* EXERCISE OBJECTIVE *
Present every line in which the string "this" appears.

* MATERIAL *

>> begin

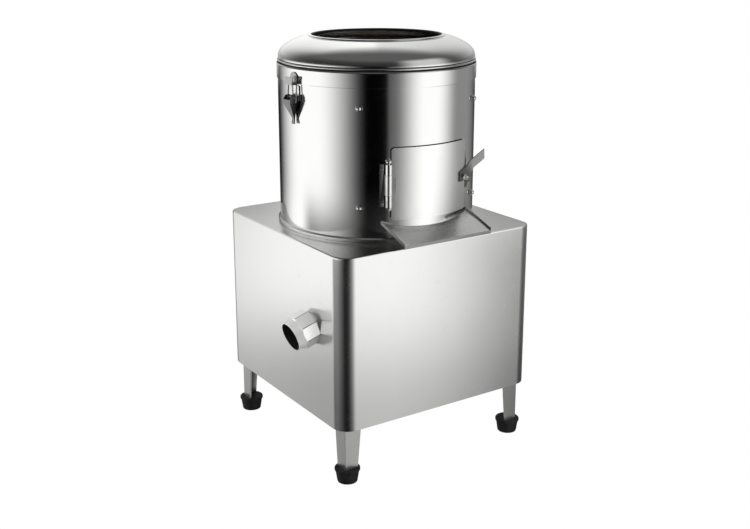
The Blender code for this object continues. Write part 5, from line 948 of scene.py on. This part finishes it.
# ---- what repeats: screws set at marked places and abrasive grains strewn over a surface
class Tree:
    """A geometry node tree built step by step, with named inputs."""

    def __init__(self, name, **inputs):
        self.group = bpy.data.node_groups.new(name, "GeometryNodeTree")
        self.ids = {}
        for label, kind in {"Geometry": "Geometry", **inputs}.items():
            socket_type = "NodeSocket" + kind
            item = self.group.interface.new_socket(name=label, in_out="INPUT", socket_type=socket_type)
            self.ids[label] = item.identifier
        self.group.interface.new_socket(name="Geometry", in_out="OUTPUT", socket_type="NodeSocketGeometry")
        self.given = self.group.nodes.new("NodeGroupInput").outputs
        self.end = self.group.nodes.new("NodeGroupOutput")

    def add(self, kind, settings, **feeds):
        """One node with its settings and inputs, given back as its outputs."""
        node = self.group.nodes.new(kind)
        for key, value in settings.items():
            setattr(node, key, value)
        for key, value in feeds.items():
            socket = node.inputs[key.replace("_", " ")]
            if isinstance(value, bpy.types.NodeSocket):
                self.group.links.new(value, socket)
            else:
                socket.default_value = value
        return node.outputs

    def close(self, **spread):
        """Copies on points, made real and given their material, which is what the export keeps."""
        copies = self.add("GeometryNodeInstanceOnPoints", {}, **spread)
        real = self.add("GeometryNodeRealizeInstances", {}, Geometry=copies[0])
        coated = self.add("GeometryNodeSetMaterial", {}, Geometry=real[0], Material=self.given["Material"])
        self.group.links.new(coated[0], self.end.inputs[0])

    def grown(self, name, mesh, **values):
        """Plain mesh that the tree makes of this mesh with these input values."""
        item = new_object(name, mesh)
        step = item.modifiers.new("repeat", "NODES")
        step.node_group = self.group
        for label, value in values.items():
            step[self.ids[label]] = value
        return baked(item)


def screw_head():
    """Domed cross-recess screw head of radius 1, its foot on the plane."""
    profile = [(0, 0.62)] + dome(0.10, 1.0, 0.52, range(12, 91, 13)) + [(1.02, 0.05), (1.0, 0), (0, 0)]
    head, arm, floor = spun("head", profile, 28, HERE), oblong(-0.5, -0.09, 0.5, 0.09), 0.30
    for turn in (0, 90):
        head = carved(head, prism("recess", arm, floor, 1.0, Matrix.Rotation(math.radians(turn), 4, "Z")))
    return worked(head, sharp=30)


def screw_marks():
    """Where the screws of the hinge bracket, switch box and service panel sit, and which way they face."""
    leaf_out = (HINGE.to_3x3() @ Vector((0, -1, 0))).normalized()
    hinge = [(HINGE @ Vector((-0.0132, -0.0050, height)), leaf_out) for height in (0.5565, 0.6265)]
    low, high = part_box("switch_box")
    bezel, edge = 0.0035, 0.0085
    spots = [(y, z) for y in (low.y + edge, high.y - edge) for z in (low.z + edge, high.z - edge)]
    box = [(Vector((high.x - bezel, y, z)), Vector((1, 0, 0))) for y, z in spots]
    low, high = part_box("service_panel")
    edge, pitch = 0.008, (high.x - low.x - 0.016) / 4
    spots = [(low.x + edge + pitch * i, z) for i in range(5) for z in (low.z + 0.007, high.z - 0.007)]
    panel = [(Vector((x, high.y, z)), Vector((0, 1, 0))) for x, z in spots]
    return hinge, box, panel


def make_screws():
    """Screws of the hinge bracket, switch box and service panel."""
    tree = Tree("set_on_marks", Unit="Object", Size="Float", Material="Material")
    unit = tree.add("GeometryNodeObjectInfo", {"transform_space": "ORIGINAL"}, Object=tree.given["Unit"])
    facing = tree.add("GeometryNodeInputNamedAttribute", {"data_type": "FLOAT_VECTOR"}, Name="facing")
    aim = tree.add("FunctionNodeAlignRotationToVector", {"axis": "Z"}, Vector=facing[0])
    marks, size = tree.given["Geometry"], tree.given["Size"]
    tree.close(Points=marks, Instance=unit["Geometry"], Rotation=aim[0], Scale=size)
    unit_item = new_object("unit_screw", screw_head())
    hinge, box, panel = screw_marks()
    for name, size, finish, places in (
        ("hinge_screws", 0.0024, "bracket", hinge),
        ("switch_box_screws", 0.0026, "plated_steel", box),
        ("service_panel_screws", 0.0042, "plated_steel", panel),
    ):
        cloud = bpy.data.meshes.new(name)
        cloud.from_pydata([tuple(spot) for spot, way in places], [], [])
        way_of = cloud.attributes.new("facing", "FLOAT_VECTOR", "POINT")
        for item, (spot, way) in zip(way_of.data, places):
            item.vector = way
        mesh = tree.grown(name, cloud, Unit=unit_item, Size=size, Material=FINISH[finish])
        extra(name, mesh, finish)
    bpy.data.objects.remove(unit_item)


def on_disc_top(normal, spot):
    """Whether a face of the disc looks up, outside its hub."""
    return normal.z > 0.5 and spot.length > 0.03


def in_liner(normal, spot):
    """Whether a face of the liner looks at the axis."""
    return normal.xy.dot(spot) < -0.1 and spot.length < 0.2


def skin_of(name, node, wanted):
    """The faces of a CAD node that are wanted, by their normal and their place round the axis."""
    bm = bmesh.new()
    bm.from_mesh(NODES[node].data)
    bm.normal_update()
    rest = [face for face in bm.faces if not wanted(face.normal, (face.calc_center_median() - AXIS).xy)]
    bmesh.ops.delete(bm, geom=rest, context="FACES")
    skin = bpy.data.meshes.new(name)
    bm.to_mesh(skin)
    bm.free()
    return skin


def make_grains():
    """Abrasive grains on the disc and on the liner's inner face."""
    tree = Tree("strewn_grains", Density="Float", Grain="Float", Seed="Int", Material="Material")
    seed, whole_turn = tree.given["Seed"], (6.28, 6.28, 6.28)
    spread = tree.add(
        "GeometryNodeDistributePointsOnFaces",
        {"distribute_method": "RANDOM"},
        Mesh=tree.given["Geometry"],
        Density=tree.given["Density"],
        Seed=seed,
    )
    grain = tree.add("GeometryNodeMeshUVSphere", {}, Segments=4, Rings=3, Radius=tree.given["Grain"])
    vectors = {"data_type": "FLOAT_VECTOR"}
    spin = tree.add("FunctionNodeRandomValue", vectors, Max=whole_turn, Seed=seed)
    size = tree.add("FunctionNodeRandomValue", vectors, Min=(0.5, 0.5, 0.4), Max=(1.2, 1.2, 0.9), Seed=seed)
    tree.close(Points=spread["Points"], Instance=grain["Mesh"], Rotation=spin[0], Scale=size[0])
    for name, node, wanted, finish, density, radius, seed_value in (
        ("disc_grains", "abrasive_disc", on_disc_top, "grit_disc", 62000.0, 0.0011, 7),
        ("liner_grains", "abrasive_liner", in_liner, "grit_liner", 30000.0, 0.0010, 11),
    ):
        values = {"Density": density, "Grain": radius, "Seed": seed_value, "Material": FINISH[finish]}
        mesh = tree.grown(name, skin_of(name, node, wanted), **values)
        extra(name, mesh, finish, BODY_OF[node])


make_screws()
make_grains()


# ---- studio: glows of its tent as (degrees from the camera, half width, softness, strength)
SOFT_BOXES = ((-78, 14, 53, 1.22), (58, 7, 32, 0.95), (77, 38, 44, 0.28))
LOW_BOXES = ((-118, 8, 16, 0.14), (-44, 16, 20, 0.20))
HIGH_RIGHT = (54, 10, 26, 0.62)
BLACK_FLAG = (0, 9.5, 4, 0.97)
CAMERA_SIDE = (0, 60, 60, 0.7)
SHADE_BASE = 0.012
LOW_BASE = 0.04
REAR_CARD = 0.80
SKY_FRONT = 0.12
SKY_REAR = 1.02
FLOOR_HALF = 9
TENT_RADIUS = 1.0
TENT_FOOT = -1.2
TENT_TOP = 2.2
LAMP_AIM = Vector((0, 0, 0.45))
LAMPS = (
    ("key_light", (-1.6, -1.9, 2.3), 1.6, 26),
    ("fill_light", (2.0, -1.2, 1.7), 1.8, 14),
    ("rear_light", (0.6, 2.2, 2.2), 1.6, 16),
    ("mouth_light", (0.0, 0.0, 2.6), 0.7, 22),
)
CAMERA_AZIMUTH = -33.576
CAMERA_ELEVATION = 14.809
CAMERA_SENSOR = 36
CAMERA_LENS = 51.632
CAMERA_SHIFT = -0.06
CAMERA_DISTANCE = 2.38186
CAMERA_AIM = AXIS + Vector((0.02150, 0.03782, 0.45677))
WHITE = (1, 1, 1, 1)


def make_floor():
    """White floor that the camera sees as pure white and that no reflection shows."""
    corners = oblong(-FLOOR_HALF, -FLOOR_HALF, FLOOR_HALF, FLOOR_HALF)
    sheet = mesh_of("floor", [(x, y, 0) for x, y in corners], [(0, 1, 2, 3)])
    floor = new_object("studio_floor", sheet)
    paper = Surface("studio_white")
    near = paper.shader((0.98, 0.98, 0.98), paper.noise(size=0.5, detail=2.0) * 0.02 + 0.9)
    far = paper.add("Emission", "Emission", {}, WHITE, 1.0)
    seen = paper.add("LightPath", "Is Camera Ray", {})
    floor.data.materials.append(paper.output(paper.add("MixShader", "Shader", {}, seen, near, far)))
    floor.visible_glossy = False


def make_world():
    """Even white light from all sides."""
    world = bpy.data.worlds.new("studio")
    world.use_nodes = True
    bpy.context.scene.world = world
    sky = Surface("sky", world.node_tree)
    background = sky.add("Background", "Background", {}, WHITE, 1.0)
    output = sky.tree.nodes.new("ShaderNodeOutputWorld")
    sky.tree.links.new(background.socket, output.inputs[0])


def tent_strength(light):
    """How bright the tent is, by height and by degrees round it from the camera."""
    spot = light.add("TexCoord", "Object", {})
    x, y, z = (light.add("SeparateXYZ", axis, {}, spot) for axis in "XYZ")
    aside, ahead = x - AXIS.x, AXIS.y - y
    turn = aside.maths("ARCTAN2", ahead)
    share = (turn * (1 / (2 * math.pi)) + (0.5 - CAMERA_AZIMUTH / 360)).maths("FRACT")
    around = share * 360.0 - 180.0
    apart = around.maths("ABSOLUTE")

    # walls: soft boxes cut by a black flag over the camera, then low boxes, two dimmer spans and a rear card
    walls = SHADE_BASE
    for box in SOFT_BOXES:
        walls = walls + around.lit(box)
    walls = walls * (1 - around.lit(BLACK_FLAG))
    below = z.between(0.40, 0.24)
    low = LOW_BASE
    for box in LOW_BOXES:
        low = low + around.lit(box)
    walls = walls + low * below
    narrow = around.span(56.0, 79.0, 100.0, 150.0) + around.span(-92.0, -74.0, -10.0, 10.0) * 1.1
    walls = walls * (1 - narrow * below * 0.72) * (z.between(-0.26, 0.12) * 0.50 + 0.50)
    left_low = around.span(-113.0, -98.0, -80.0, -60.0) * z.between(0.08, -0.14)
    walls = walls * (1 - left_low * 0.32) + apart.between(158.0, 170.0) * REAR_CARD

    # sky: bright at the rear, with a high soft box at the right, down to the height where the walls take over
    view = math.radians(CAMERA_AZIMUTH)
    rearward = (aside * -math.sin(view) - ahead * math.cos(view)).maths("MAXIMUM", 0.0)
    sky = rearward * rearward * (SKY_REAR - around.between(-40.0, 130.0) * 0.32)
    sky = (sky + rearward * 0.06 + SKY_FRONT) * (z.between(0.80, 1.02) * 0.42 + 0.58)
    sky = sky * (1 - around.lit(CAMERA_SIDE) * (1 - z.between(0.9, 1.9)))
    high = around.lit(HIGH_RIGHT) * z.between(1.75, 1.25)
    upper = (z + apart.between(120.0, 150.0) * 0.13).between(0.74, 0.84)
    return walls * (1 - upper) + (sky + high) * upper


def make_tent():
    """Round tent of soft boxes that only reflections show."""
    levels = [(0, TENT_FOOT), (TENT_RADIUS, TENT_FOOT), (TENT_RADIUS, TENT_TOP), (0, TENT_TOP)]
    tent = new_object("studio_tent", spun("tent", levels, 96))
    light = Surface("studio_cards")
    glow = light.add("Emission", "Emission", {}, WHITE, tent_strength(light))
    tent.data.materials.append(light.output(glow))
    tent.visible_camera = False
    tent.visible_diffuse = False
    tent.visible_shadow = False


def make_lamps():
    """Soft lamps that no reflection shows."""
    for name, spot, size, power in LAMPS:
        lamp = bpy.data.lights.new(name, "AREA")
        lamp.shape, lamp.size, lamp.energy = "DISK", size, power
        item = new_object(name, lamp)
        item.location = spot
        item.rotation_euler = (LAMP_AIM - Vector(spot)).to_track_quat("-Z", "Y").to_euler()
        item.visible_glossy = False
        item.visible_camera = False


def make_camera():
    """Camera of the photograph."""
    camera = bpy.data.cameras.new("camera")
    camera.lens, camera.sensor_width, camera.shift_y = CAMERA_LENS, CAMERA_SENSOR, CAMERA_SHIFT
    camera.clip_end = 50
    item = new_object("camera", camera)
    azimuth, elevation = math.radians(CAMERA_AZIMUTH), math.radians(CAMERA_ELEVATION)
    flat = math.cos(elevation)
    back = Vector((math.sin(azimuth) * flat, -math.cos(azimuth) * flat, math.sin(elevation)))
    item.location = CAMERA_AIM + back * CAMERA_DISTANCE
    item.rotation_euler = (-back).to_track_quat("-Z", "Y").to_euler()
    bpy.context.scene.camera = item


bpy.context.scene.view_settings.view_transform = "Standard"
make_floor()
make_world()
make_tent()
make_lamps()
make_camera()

>> end

* FINISHED EXERCISE *
The Blender code for this object continues. Write part 5, from line 948 of scene.py on. This part finishes it.
        """Plain mesh that the tree makes of this mesh with these input values."""